For a moment, the two of them had the loudest silent conversation I’d ever heard about why there were so many wet sheets piled in her arms.
“I hope you’re doing fine this morning?” Mrs. Tartt finally asked.
“Fine, we all fine.”
“Fine, glad to hear it, then.” Conversation over. Mrs. Tartt went back to the dining room, and I prayed the rest of the day would go just like this.
By two thirty, I had had it with Frances. I walked out on the back porch to find her asleep with her mouth open. “Frances!”
She opened her eyes and wiped her mouth. “She’s in there.” She pointed to the window behind her. “Which is why I’m out here.”
I went into the parlor to find Mrs. Tartt sitting up very straight on the settee as Flossy painted her fingernails a slick dark pink.
“The trick is long, quick strokes.” Flossy winked. “Now look, ain’t that attractive?”
Mrs. Tartt smiled politely. “And how am I supposed to get this off?” she asked.
“Why would ya?” Flossy said.
Ah, but the day was not over yet.
At some point, Mrs. Tartt was headed toward the stairs to go lie down awhile when the telephone rang. I gave Ruby a shove and grabbed it myself.
“Yes sir,” I said and then, “It’s for you, Mrs. Tartt. He says it’s Harry Holtzman calling from Biloxi.”
She smoothed her dress down and took the receiver from me and I went to get Frances in case she was needed for this. By the time we got back, Mrs. Tartt was hanging up. Her face was drawn, the color of cold ash. She went over and sat on the bottom stair.
“What? What did he say?” Frances asked, sinking down beside her. I didn’t know if I should give them a minute, but Frances said, “Stay.”
“Holtzman did it. He made a deal with the judge, the papers are signed and everything,” Mrs. Tartt said. She swallowed hard. “Rory’s going to the hospital. He says he’s ready.” She closed her eyes and covered her face. “My poor son.”
“You spoke to Rory?” Frances asked. Mrs. Tartt nodded. “What else did he say?”
“That he was so sorry he’d disappointed me.
And sorry he’d embarrassed Henry all those years ago.
He promised to get better, and I told him he didn’t have to do this, he could serve his time instead, I would stand by him but he said no, he had to.
Then he put Mr. Holtzman back on the line.
” She was perspiring, she looked nauseous.
I was afraid she might be sick so I went to the kitchen and brought back glasses of water for them both.
Mrs. Tartt drank half of hers in one long sip.
“Holtzman said he … went through the apartment Rory’d rented in New Orleans.
A lot of it was still there, but Henry’s gold watches, the jewelry, the silver—Rory’d sold it all for quick cash, and that money will have to go toward the fees and his treatment.

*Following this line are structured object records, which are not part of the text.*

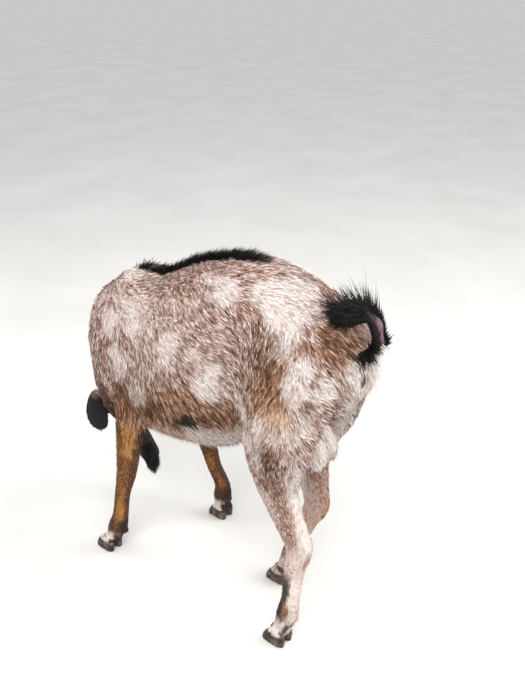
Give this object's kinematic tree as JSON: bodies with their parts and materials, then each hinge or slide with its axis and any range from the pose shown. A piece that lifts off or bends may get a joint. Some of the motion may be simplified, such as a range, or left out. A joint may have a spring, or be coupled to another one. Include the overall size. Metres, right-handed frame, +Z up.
{
  "type": "nubian goat",
  "caption": "Life-size still model of a young buck goat standing with its head down to graze, ears hanging and tail curled up over the rump.",
  "frame": {"origin": "on the floor under the middle of the bounding box", "axes": "+Z up, the goat faces -X and its left side faces -Y"},
  "size_m": [0.7255, 0.2642, 0.6919],
  "materials": {
    "coat": "short roan hair",
    "face": "short brown hair",
    "leg_hair": "short brown hair",
    "pale_skin": "thin short hair over skin",
    "black_hair": "glossy black hair",
    "hoof_horn": "dark horn",
    "eye": "wet gloss"
  },
  "bodies": {
    "root": {"torso": "coat", "neck": "coat", "head": "face", "scrotum": "pale_skin", "tail": "black_hair", "ear_left": "black_hair", "ear_right": "black_hair", "eye_left": "eye", "eye_right": "eye", "leg_fore_left": "leg_hair", "claw_fore_left_a": "hoof_horn", "claw_fore_left_b": "hoof_horn", "leg_fore_right": "leg_hair", "claw_fore_right_a": "hoof_horn", "claw_fore_right_b": "hoof_horn", "leg_hind_left": "leg_hair", "claw_hind_left_a": "hoof_horn", "claw_hind_left_b": "hoof_horn", "leg_hind_right": "leg_hair", "claw_hind_right_a": "hoof_horn", "claw_hind_right_b": "hoof_horn"}
  },
  "joints": []
}
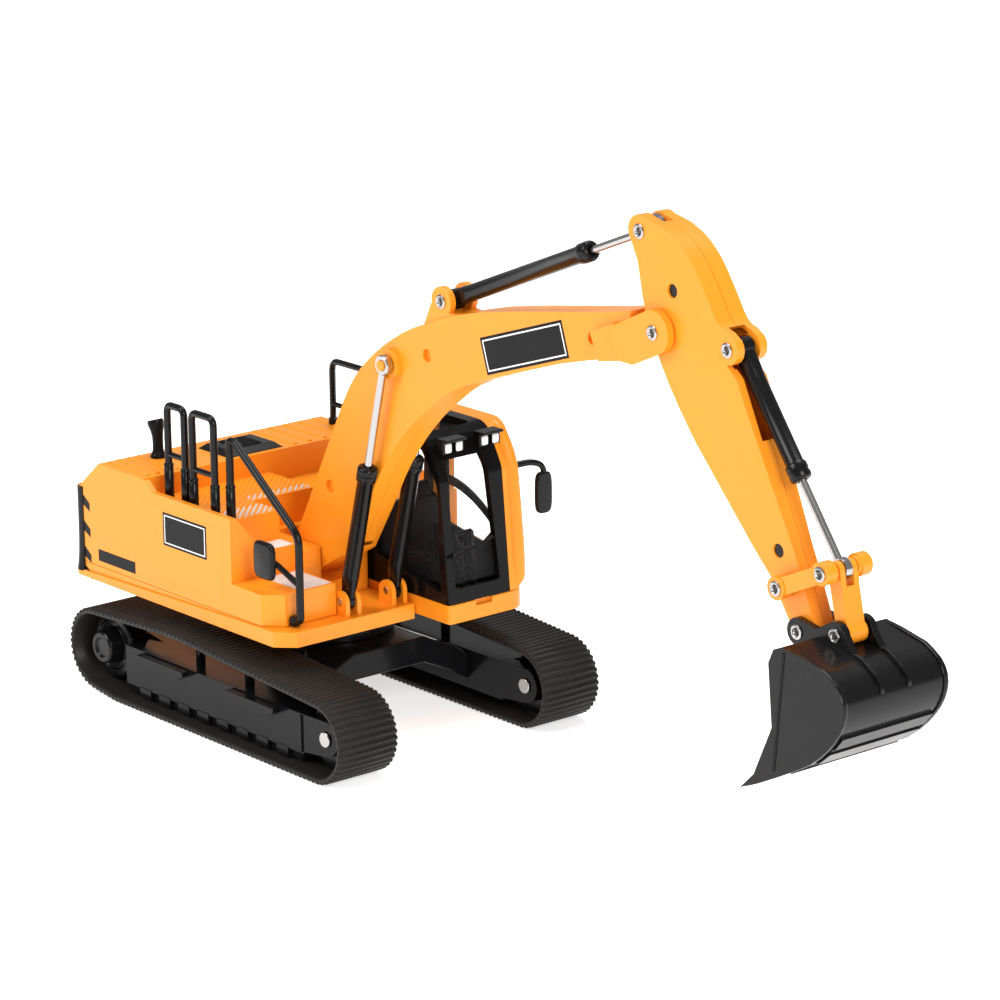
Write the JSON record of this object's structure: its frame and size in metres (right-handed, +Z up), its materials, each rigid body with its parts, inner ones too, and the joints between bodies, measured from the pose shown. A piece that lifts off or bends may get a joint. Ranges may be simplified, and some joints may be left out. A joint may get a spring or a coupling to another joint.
{
  "type": "toy excavator",
  "caption": "Crawler excavator toy with rubber belts, slewing house, cab with clear windows, and a jointed boom, arm and bucket with sliding cylinders.",
  "frame": {"origin": "middle of the bounding box at ground level, under the belts", "axes": "+X forward towards the bucket, +Y to the left, the side of the cab, +Z up"},
  "size_m": [0.3228, 0.0952, 0.173],
  "materials": {
    "yellow_plastic": "warm yellow moulded plastic, satin to gloss",
    "black_plastic": "black moulded plastic, semi-gloss",
    "black_die_cast": "gloss black paint on die-cast metal",
    "track_rubber": "dull black ribbed rubber",
    "bright_steel": "bright plated steel",
    "clear_plastic": "clear moulded plastic"
  },
  "bodies": {
    "undercarriage": {"carbody": "black_die_cast", "side_frame_right": "black_die_cast", "side_frame_left": "black_die_cast", "track_belt_right": "track_rubber", "track_belt_left": "track_rubber", "turntable_drum": "black_plastic", "front_axle_right": "bright_steel", "front_axle_left": "bright_steel", "slew_pin": "bright_steel"},
    "front_wheel_right": {"front_wheel_right": "black_plastic"},
    "front_wheel_left": {"front_wheel_left": "black_plastic"},
    "rear_wheel_right": {"rear_wheel_right": "black_plastic"},
    "rear_wheel_left": {"rear_wheel_left": "black_plastic"},
    "house": {"deck_plate": "yellow_plastic", "body_shell": "yellow_plastic", "hood_vent": "black_plastic", "exhaust_stack": "black_plastic", "handrail_rear": "black_plastic", "handrail_middle": "black_plastic", "handrail_front": "black_plastic", "handrail_left": "black_plastic", "boom_foot_pin": "bright_steel", "lift_base_pin_right": "bright_steel", "lift_base_pin_left": "bright_steel", "cab_base": "yellow_plastic", "cab_frame": "black_plastic", "cab_shell": "yellow_plastic", "cab_glazing": "clear_plastic", "driver_seat": "black_plastic", "control_console": "black_plastic", "lamp_bar_right": "black_plastic", "lamp_bar_left": "black_plastic", "wiper": "black_plastic", "mirror_left": "black_plastic"},
    "boom": {"boom_half_right": "yellow_plastic", "boom_half_left": "yellow_plastic", "arm_pivot_pin": "bright_steel", "arm_cylinder_base_pin": "bright_steel"},
    "arm": {"arm_half_right": "yellow_plastic", "arm_half_left": "yellow_plastic", "arm_screw_upper": "bright_steel", "arm_screw_lower": "bright_steel", "arm_cylinder_rod_pin": "bright_steel", "bucket_cylinder_base_pin": "bright_steel", "rocker_pin": "bright_steel"},
    "lift_barrel_right": {"lift_barrel_right": "black_plastic"},
    "lift_barrel_left": {"lift_barrel_left": "black_plastic"},
    "lift_rod_right": {"lift_rod_right": "bright_steel"},
    "lift_rod_left": {"lift_rod_left": "bright_steel"},
    "arm_barrel": {"arm_barrel": "black_plastic"},
    "arm_rod": {"arm_rod": "bright_steel"},
    "bucket_barrel": {"bucket_barrel": "black_plastic"},
    "bucket_rod": {"bucket_rod": "bright_steel"},
    "rocker": {"rocker_right": "yellow_plastic", "rocker_left": "yellow_plastic"},
    "bucket_link": {"bucket_link": "yellow_plastic"},
    "bucket": {"bucket": "black_plastic", "bucket_pivot_pin": "bright_steel", "bucket_link_pin": "bright_steel"}
  },
  "joints": [
    {"name": "slew", "type": "hinge", "parent": "undercarriage", "child": "house", "pos_m": [-0.08074, 0, 0.033], "axis": [0, 0, 1], "continuous": true},
    {"name": "boom_lift", "type": "hinge", "parent": "house", "child": "boom", "pos_m": [-0.07475, -0.007, 0.0505], "axis": [0, -1, 0], "range_deg": [-18, 6]},
    {"name": "arm_swing", "type": "hinge", "parent": "boom", "child": "arm", "pos_m": [0.07888, -0.007, 0.14354], "axis": [0, -1, 0], "range_deg": [-20, 16]},
    {"name": "bucket_curl", "type": "hinge", "parent": "arm", "child": "bucket", "pos_m": [0.13148, -0.007, 0.07474], "axis": [0, -1, 0], "range_deg": [-50, 10]},
    {"name": "lift_barrel_right_tilt", "type": "hinge", "parent": "house", "child": "lift_barrel_right", "pos_m": [-0.05224, -0.0154, 0.0415], "axis": [0, -1, 0], "range_deg": [-18.19, 6.26]},
    {"name": "lift_rod_right_tilt", "type": "hinge", "parent": "boom", "child": "lift_rod_right", "pos_m": [-0.03296, -0.0154, 0.1145], "axis": [0, -1, 0], "range_deg": [-0.335, 0.406]},
    {"name": "lift_barrel_left_tilt", "type": "hinge", "parent": "house", "child": "lift_barrel_left", "pos_m": [-0.05224, 0.0014, 0.0415], "axis": [0, -1, 0], "range_deg": [-18.19, 6.26]},
    {"name": "lift_rod_left_tilt", "type": "hinge", "parent": "boom", "child": "lift_rod_left", "pos_m": [-0.03296, 0.0014, 0.1145], "axis": [0, -1, 0], "range_deg": [-0.335, 0.406]},
    {"name": "arm_barrel_tilt", "type": "hinge", "parent": "boom", "child": "arm_barrel", "pos_m": [-0.01157, -0.007, 0.13576], "axis": [0, -1, 0], "range_deg": [-0.9, 0.78]},
    {"name": "arm_rod_slide", "type": "slide", "parent": "arm_barrel", "child": "arm_rod", "axis": [0.9288, 0, 0.3705], "range_m": [-0.00742, 0.0092]},
    {"name": "rocker_swing", "type": "hinge", "parent": "arm", "child": "rocker", "pos_m": [0.12568, -0.007, 0.08529], "axis": [0, -1, 0], "range_deg": [-37.4, 7.72]},
    {"name": "bucket_link_swing", "type": "hinge", "parent": "rocker", "child": "bucket_link", "pos_m": [0.14188, -0.007, 0.09269], "axis": [0, -1, 0], "range_deg": [-4.66, 22.1]},
    {"name": "bucket_barrel_tilt", "type": "hinge", "parent": "arm", "child": "bucket_barrel", "pos_m": [0.1045, -0.007, 0.14311], "axis": [0, -1, 0], "range_deg": [-4.42, 1.12]},
    {"name": "bucket_rod_tilt", "type": "hinge", "parent": "rocker", "child": "bucket_rod", "pos_m": [0.14188, -0.007, 0.09269], "axis": [0, -1, 0], "range_deg": [-6.89, 33.27]},
    {"name": "front_wheel_right_spin", "type": "hinge", "parent": "undercarriage", "child": "front_wheel_right", "pos_m": [-0.02675, -0.03735, 0.0122], "axis": [0, 1, 0], "continuous": true},
    {"name": "rear_wheel_right_spin", "type": "hinge", "parent": "undercarriage", "child": "rear_wheel_right", "pos_m": [-0.13475, -0.03735, 0.0139], "axis": [0, 1, 0], "continuous": true},
    {"name": "front_wheel_left_spin", "type": "hinge", "parent": "undercarriage", "child": "front_wheel_left", "pos_m": [-0.02675, 0.03735, 0.0122], "axis": [0, 1, 0], "continuous": true},
    {"name": "rear_wheel_left_spin", "type": "hinge", "parent": "undercarriage", "child": "rear_wheel_left", "pos_m": [-0.13475, 0.03735, 0.0139], "axis": [0, 1, 0], "continuous": true}
  ],
  "couplings": [
    {"joint": "lift_barrel_right_tilt", "follows": "boom_lift", "ratio": 0.9941},
    {"joint": "lift_rod_right_tilt", "follows": "boom_lift", "ratio": -0.0059},
    {"joint": "lift_barrel_left_tilt", "follows": "boom_lift", "ratio": 0.9941},
    {"joint": "lift_rod_left_tilt", "follows": "boom_lift", "ratio": -0.0059},
    {"joint": "arm_barrel_tilt", "follows": "arm_swing", "ratio": 0.03},
    {"joint": "arm_rod_slide", "follows": "arm_swing", "m_per_rad": -0.0255},
    {"joint": "rocker_swing", "follows": "bucket_curl", "ratio": 0.742},
    {"joint": "bucket_link_swing", "follows": "bucket_curl", "ratio": -0.436},
    {"joint": "bucket_barrel_tilt", "follows": "bucket_curl", "ratio": 0.0825},
    {"joint": "bucket_rod_tilt", "follows": "bucket_curl", "ratio": -0.6595},
    {"joint": "rear_wheel_right_spin", "follows": "front_wheel_right_spin", "ratio": 0.9657},
    {"joint": "rear_wheel_left_spin", "follows": "front_wheel_left_spin", "ratio": 0.9657}
  ]
}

Holtzman said he’d arrange to have what’s left shipped up here with the Studebaker. ”
“Do you think it would’ve made any difference if I’d told him not to go to the hospital?” Frances asked. Her eyes were filled with tears. Did I do this? was what she was asking.
“No, dear. Rory made his own choice this time.”
I watched her face. Frances looked grateful to be absolved. She was put on this earth to be Mrs. Rory Tartt, and she truly believed her husband would get rid of this “illness” of his.
“I’m glad you’ll have some of your things back.” Frances reached over and squeezed Mrs. Tartt’s hand, which I’d never seen her do.
“I don’t care about any of those things anymore, Frances. I just want my son, whole and happy … I can’t imagine what they’re going to do to him.” She sobbed deeply into the palms of her hands. It sounded guttural, full of bright, fresh pain.
The temperature dropped as the afternoon wore on and a cool fall breeze sent the lanterns and the ornaments swaying in the trees.
I decided to make us a picnic supper, or lunch for some, on quilts I’d laid out in the side yard: hot ham and cheese sandwiches, potato salad, cold Co-Colas, and the can of cigarette singles.
With just two nights left, we couldn’t sell them all and it made me think of all those johnnies that would be left up under the sink.
The ladies were mostly ready for the evening, bathed and shaved and their faces made up, but still in their comfortable “own-ers.”